** start **
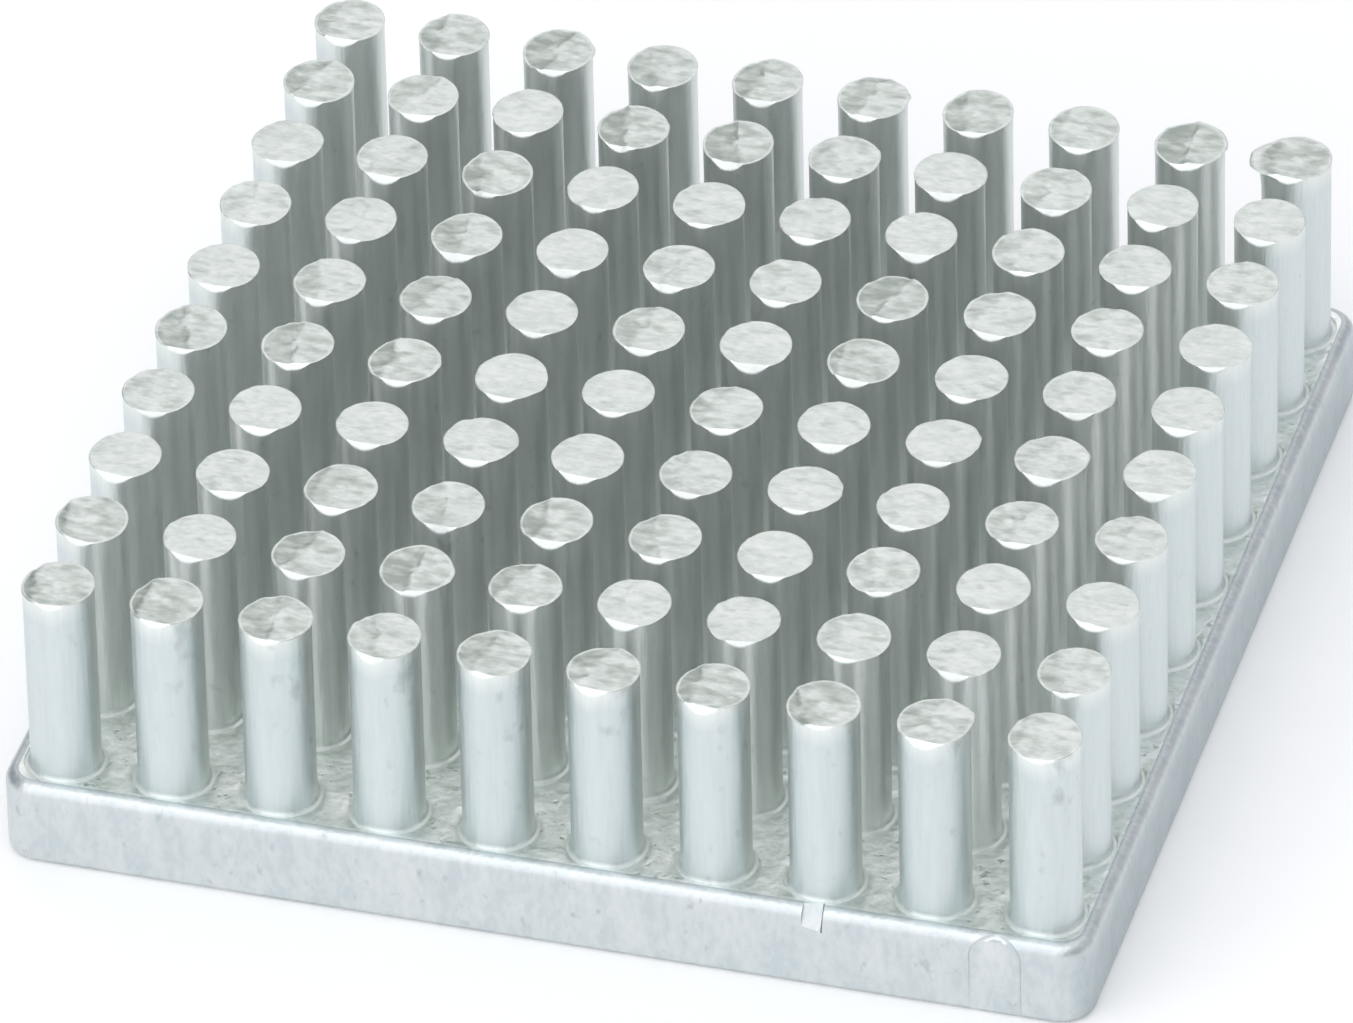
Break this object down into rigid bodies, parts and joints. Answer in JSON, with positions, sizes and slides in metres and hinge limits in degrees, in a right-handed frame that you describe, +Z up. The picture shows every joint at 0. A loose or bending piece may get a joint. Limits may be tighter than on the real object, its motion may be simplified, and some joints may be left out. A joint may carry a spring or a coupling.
{
  "type": "pin fin heat sink",
  "caption": "Square forged aluminium heat sink with a dense field of round pins on a plate that seats flat on a chip.",
  "frame": {"origin": "middle of the flat underside of the plate", "axes": "+Z up along the pins, away from the chip; +X and +Y along the sides of the plate, with -Y towards the side on which the pin tops are rolled over"},
  "size_m": [0.05, 0.05, 0.0139],
  "materials": {
    "forged_aluminium": "cold-forged, tumbled to a satin grey, with sheared pin tops"
  },
  "bodies": {
    "root": {"heat_sink": "forged_aluminium"}
  },
  "joints": []
}
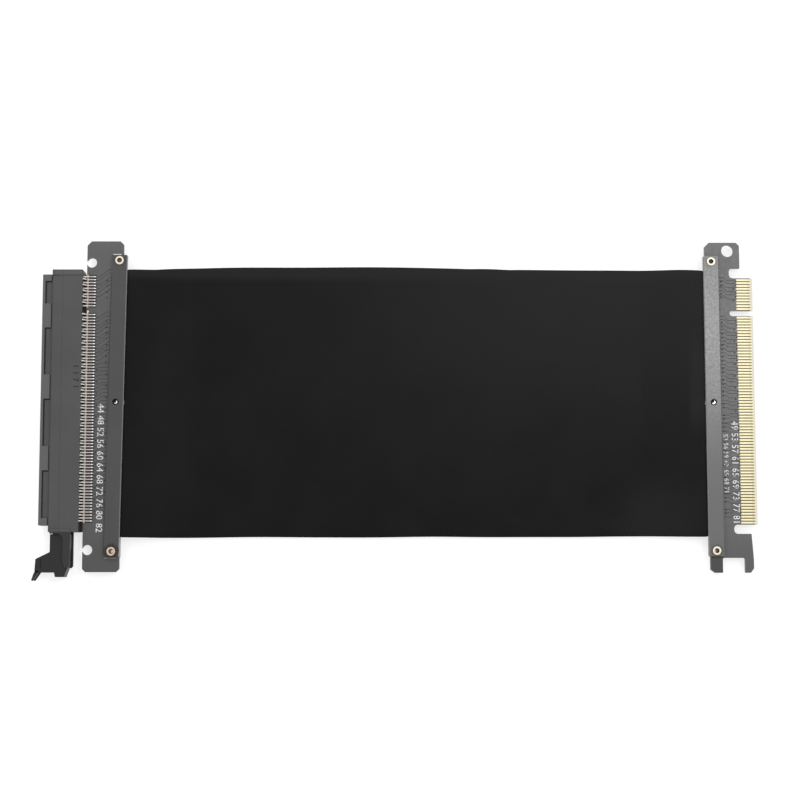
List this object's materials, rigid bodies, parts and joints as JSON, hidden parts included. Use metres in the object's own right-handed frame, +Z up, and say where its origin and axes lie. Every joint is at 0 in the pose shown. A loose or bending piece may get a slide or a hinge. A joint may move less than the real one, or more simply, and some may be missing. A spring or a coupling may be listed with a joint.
{
  "type": "pcie riser card",
  "caption": "Flexible riser that carries a long expansion slot away from its board: slot connector with latch, wrapped flat cable and edge plug.",
  "frame": {"origin": "centre of the whole object's footprint on the surface that it lies on", "axes": "+X from the slot connector to the edge plug, +Y along the contact rows towards the end with the key, +Z up from the surface"},
  "size_m": [0.244, 0.1152, 0.0078],
  "materials": {
    "housing": "moulded matt",
    "latch": "moulded matt",
    "contacts": "tinned, bright",
    "socket_board": "matt solder mask",
    "solder": "soldered",
    "socket_clamps": "smooth matt",
    "plug_clamps": "smooth matt",
    "rivets": "bright",
    "pins": "bright",
    "flat_cable": "matt jacket",
    "wrap": "matt film",
    "plug_board": "matt solder mask",
    "gold": "gold plated"
  },
  "bodies": {
    "riser": {"socket_housing": "housing", "socket_contacts_upper": "contacts", "socket_contacts_lower": "contacts", "socket_board": "socket_board", "socket_pads_upper": "solder", "socket_pads_lower": "solder", "socket_clamp_upper": "socket_clamps", "socket_clamp_lower": "socket_clamps", "socket_rivet_1": "rivets", "socket_rivet_2": "rivets", "socket_centre_pin": "pins", "cable_upper_1": "flat_cable", "cable_upper_2": "flat_cable", "cable_upper_3": "flat_cable", "cable_upper_4": "flat_cable", "cable_upper_5": "flat_cable", "cable_upper_6": "flat_cable", "cable_lower_1": "flat_cable", "cable_lower_2": "flat_cable", "cable_lower_3": "flat_cable", "cable_lower_4": "flat_cable", "cable_lower_5": "flat_cable", "cable_lower_6": "flat_cable", "cable_wrap": "wrap", "plug_board": "plug_board", "plug_fingers_upper": "gold", "plug_fingers_lower": "gold", "plug_clamp_upper": "plug_clamps", "plug_clamp_lower": "plug_clamps", "plug_rivet_1": "rivets", "plug_rivet_2": "rivets", "plug_centre_pin": "pins"},
    "latch": {"socket_latch": "latch"}
  },
  "joints": [
    {"name": "latch_hinge", "type": "hinge", "parent": "riser", "child": "latch", "pos_m": [-0.11025, -0.04605, 0.0039], "axis": [0, 0, 1], "range_deg": [0, 15]}
  ]
}
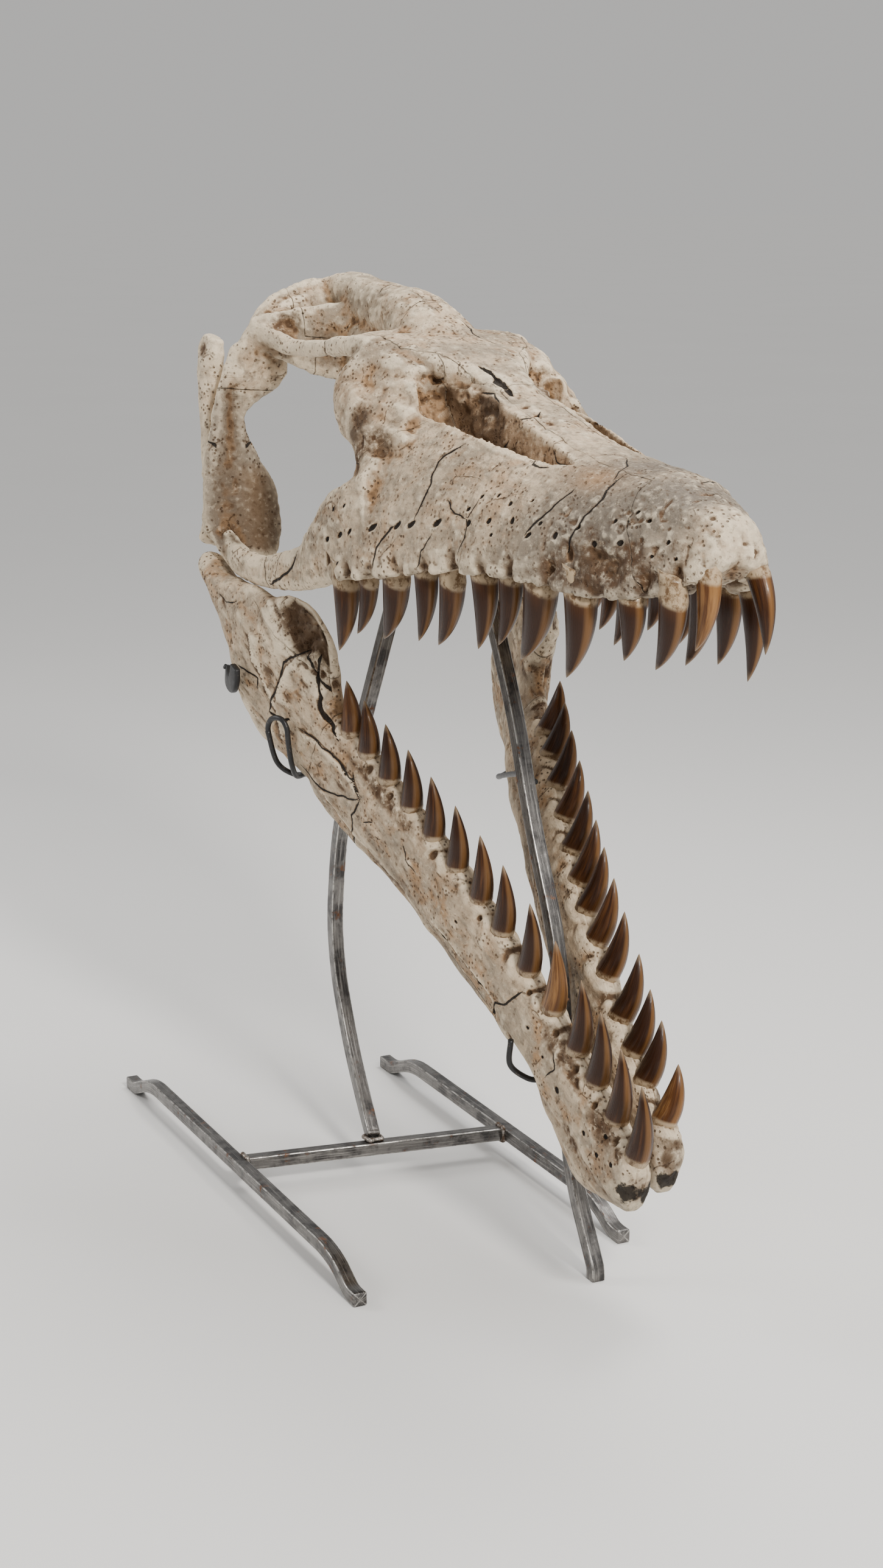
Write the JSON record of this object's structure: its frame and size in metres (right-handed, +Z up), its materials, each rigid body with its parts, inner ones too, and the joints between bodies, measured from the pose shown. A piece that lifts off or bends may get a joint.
** end **
- TASK TO COMPLETE
Print the material above once more, exactly.

- ANSWER IN FULL
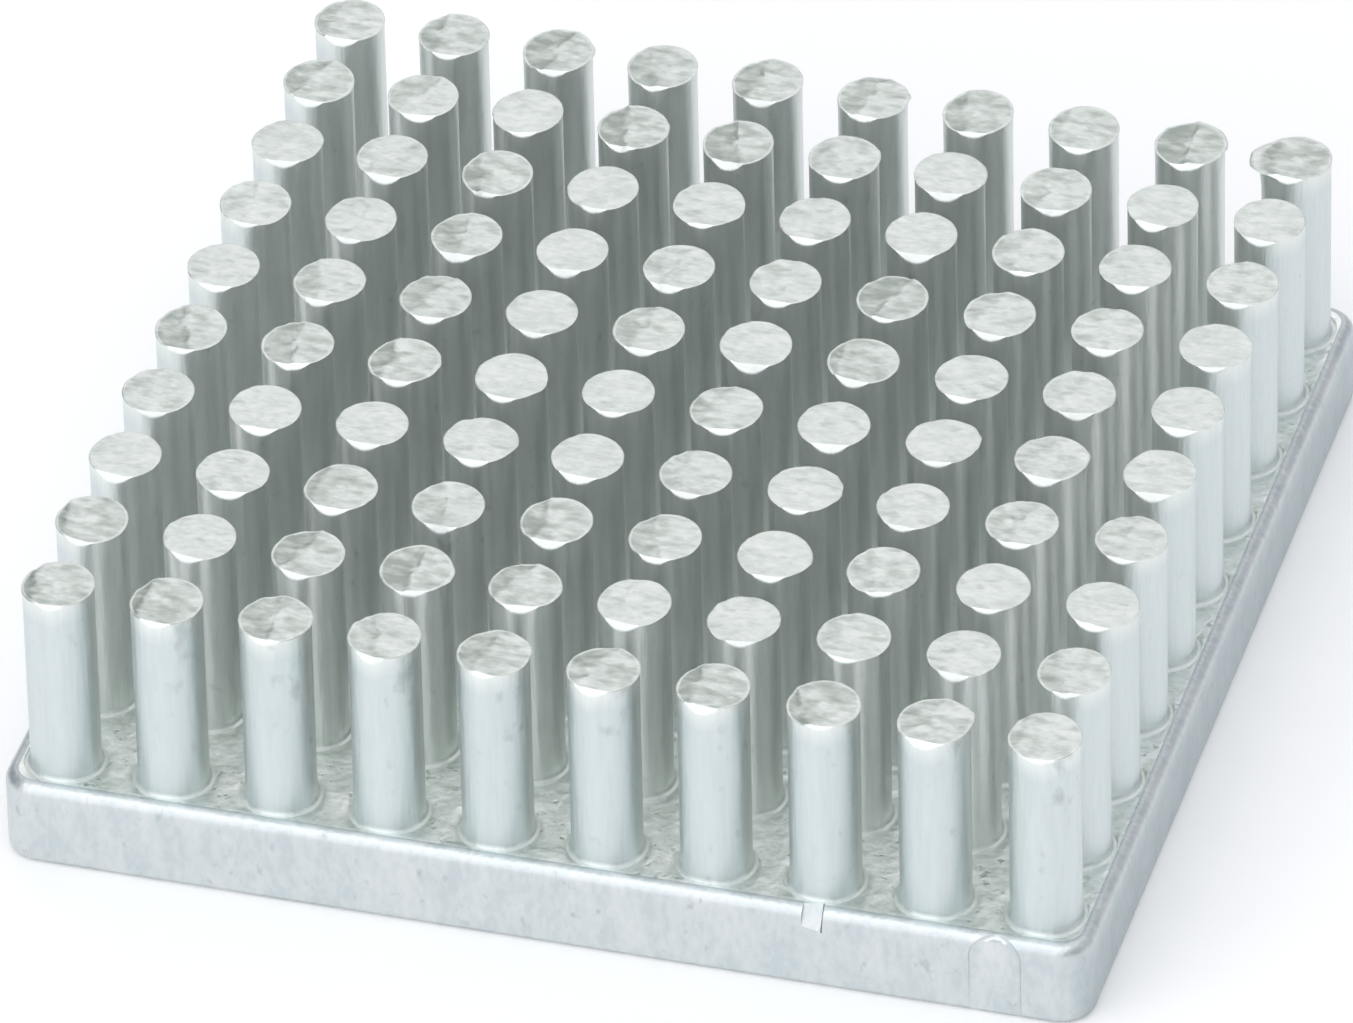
Break this object down into rigid bodies, parts and joints. Answer in JSON, with positions, sizes and slides in metres and hinge limits in degrees, in a right-handed frame that you describe, +Z up. The picture shows every joint at 0. A loose or bending piece may get a joint. Limits may be tighter than on the real object, its motion may be simplified, and some joints may be left out. A joint may carry a spring or a coupling.
{
  "type": "pin fin heat sink",
  "caption": "Square forged aluminium heat sink with a dense field of round pins on a plate that seats flat on a chip.",
  "frame": {"origin": "middle of the flat underside of the plate", "axes": "+Z up along the pins, away from the chip; +X and +Y along the sides of the plate, with -Y towards the side on which the pin tops are rolled over"},
  "size_m": [0.05, 0.05, 0.0139],
  "materials": {
    "forged_aluminium": "cold-forged, tumbled to a satin grey, with sheared pin tops"
  },
  "bodies": {
    "root": {"heat_sink": "forged_aluminium"}
  },
  "joints": []
}
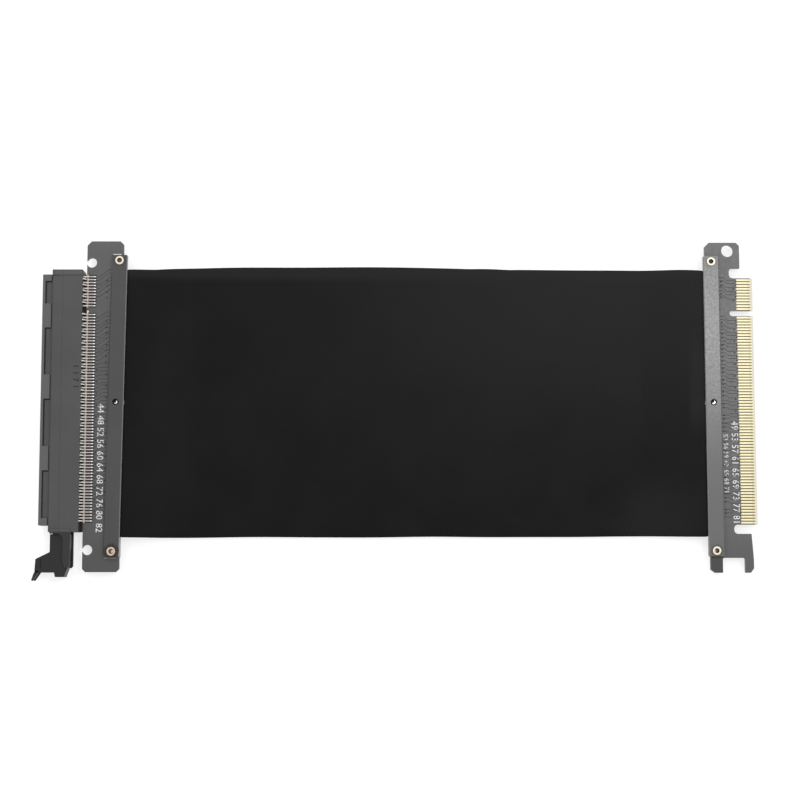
List this object's materials, rigid bodies, parts and joints as JSON, hidden parts included. Use metres in the object's own right-handed frame, +Z up, and say where its origin and axes lie. Every joint is at 0 in the pose shown. A loose or bending piece may get a slide or a hinge. A joint may move less than the real one, or more simply, and some may be missing. A spring or a coupling may be listed with a joint.
{
  "type": "pcie riser card",
  "caption": "Flexible riser that carries a long expansion slot away from its board: slot connector with latch, wrapped flat cable and edge plug.",
  "frame": {"origin": "centre of the whole object's footprint on the surface that it lies on", "axes": "+X from the slot connector to the edge plug, +Y along the contact rows towards the end with the key, +Z up from the surface"},
  "size_m": [0.244, 0.1152, 0.0078],
  "materials": {
    "housing": "moulded matt",
    "latch": "moulded matt",
    "contacts": "tinned, bright",
    "socket_board": "matt solder mask",
    "solder": "soldered",
    "socket_clamps": "smooth matt",
    "plug_clamps": "smooth matt",
    "rivets": "bright",
    "pins": "bright",
    "flat_cable": "matt jacket",
    "wrap": "matt film",
    "plug_board": "matt solder mask",
    "gold": "gold plated"
  },
  "bodies": {
    "riser": {"socket_housing": "housing", "socket_contacts_upper": "contacts", "socket_contacts_lower": "contacts", "socket_board": "socket_board", "socket_pads_upper": "solder", "socket_pads_lower": "solder", "socket_clamp_upper": "socket_clamps", "socket_clamp_lower": "socket_clamps", "socket_rivet_1": "rivets", "socket_rivet_2": "rivets", "socket_centre_pin": "pins", "cable_upper_1": "flat_cable", "cable_upper_2": "flat_cable", "cable_upper_3": "flat_cable", "cable_upper_4": "flat_cable", "cable_upper_5": "flat_cable", "cable_upper_6": "flat_cable", "cable_lower_1": "flat_cable", "cable_lower_2": "flat_cable", "cable_lower_3": "flat_cable", "cable_lower_4": "flat_cable", "cable_lower_5": "flat_cable", "cable_lower_6": "flat_cable", "cable_wrap": "wrap", "plug_board": "plug_board", "plug_fingers_upper": "gold", "plug_fingers_lower": "gold", "plug_clamp_upper": "plug_clamps", "plug_clamp_lower": "plug_clamps", "plug_rivet_1": "rivets", "plug_rivet_2": "rivets", "plug_centre_pin": "pins"},
    "latch": {"socket_latch": "latch"}
  },
  "joints": [
    {"name": "latch_hinge", "type": "hinge", "parent": "riser", "child": "latch", "pos_m": [-0.11025, -0.04605, 0.0039], "axis": [0, 0, 1], "range_deg": [0, 15]}
  ]
}
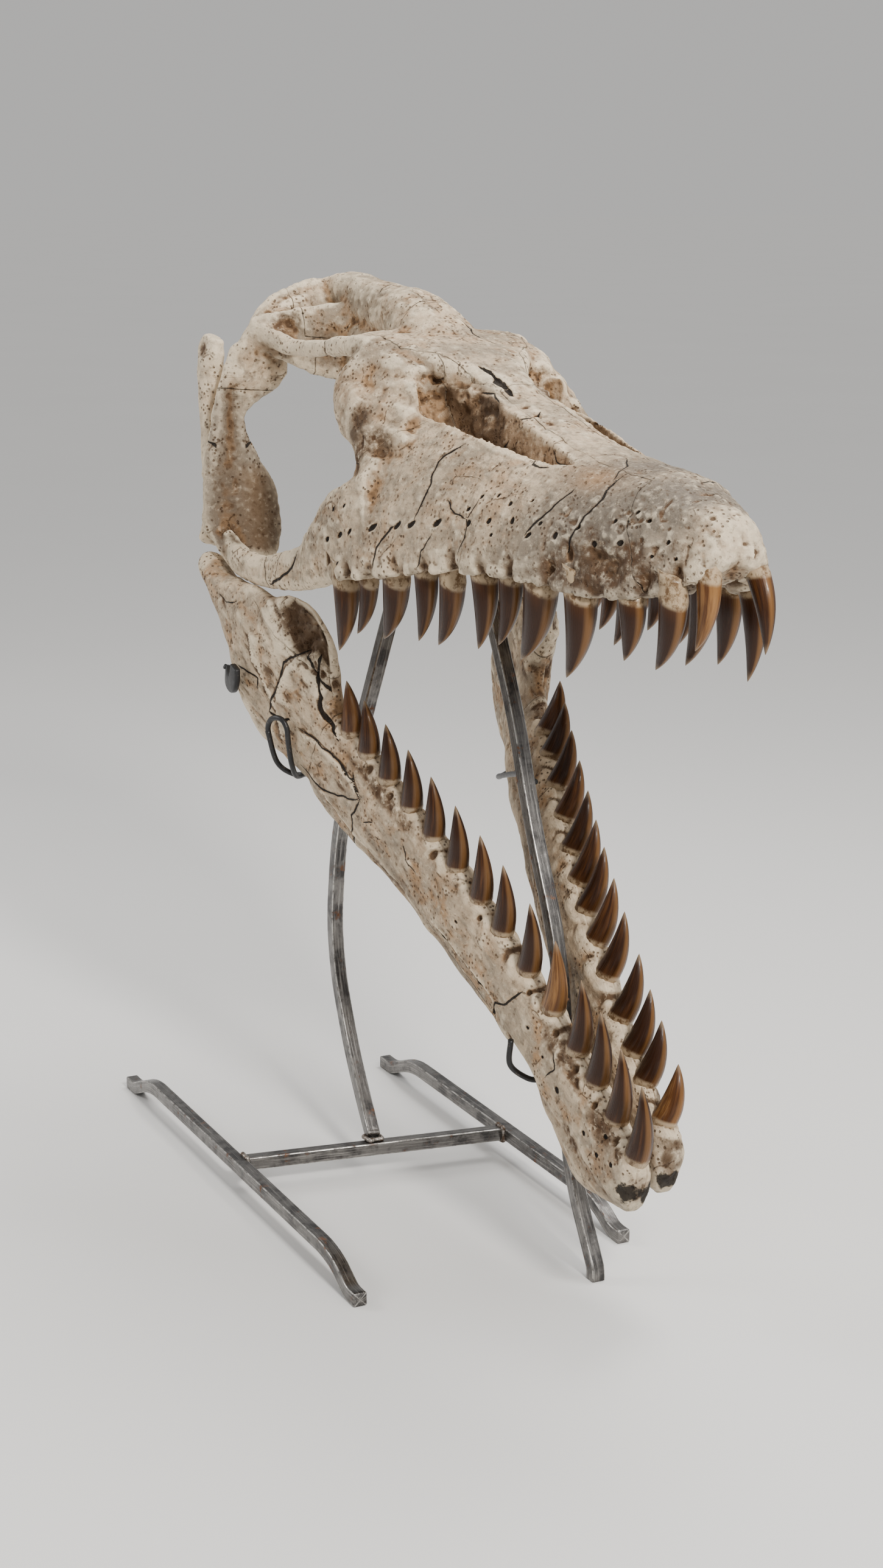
Write the JSON record of this object's structure: its frame and size in metres (right-handed, +Z up), its materials, each rigid body with its parts, inner ones too, and the joints between bodies, measured from the pose shown. A piece that lifts off or bends may get a joint.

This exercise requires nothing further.